金太郎さんは、自分を覚えてもらおうと、毎日、同じ時間に同じ服ででかけるなど、さまざまに心を尽くし、ついにトキと心を通い合わせるようになる。
ところが、捕獲を要請する保護センターの依頼で、トキをつかまえざるをえなくなる。彼をを慕ってやってきたトキを抱きしめ、泣きながらつかまえる金太郎さん…。
金太郎さんの名前から、キンちゃんと名づけられたトキは、それ以来、ゲージにいれられ、36年間飛ぶこともなく死亡した。
絵本の最後は、こう結ばれる。
「みなさんのおかげで、こんなに長い命をいただきました。
でも、もう命はいりません。

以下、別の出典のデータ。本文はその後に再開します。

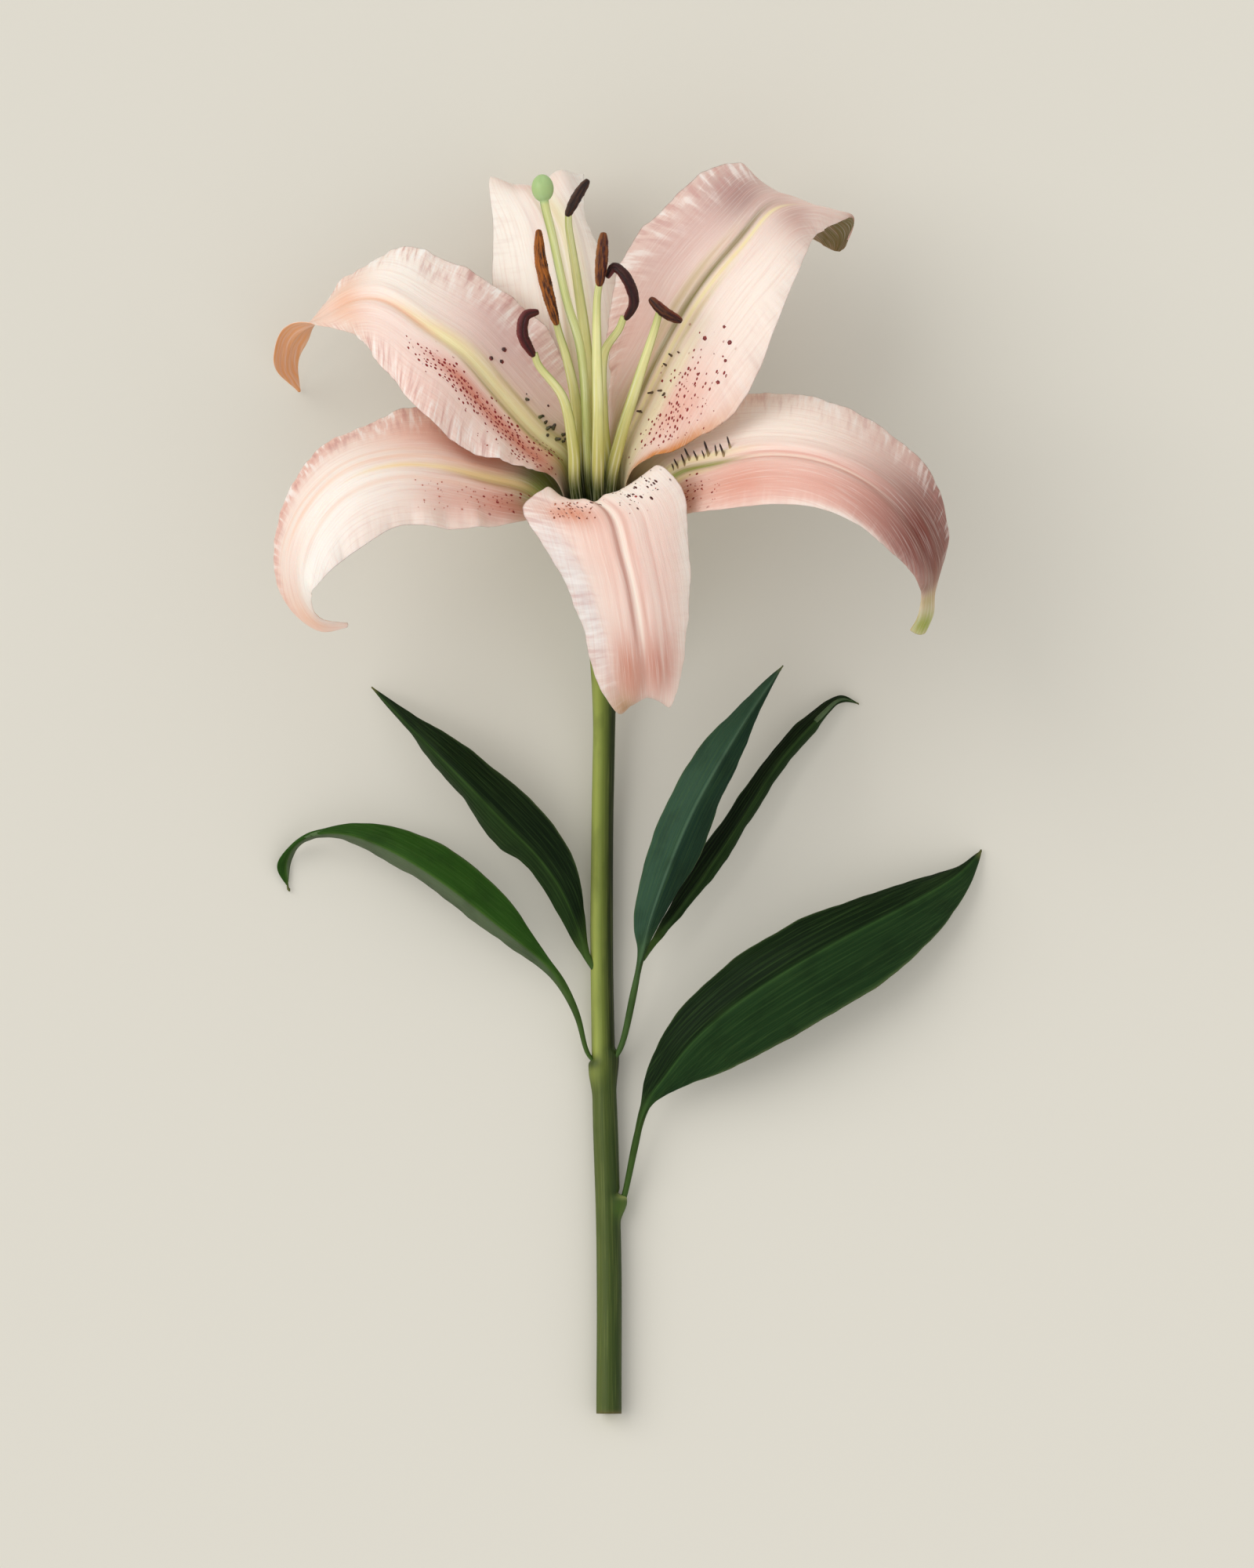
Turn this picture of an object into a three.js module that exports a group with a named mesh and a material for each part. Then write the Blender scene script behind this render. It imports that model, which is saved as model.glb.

自由をください!」
キンちゃんは大きく羽根をひろげると、あの金太郎さんとあそんだ大空にむかって、いっきにとびたちました。
あとがきには、こうある。
2003年10月10日金曜日午前6時29分。
日本最後のトキ・キンちゃん死亡。
死因「頭部挫傷」。
(それまで眠っていたキンちゃんは突然飛翔し、ケージの扉に衝突する様子を保護センターのモニターが記録している)
36年生きたキンちゃんは、人間の年齢に換算すると100歳以上にもなります。
人の手で、絶滅種を救うのがいかに難しいか。環境悪化のために減りつつある種を、環境を変えずして、その個体を捕獲、保護し、ひいては種の保存をすることが可能なのか。トキのキンちゃんは、重い問いかけをしてくれる。そして、金太郎さんの苦しみがせつなく伝わってくる。キンちゃんにとって、自由を奪われた「命」とは何だったろうか。
それにしてもトキの美しいこと!いもとようこのイラストがトキの美しさと金太郎さんの誠実さをうまく表現している。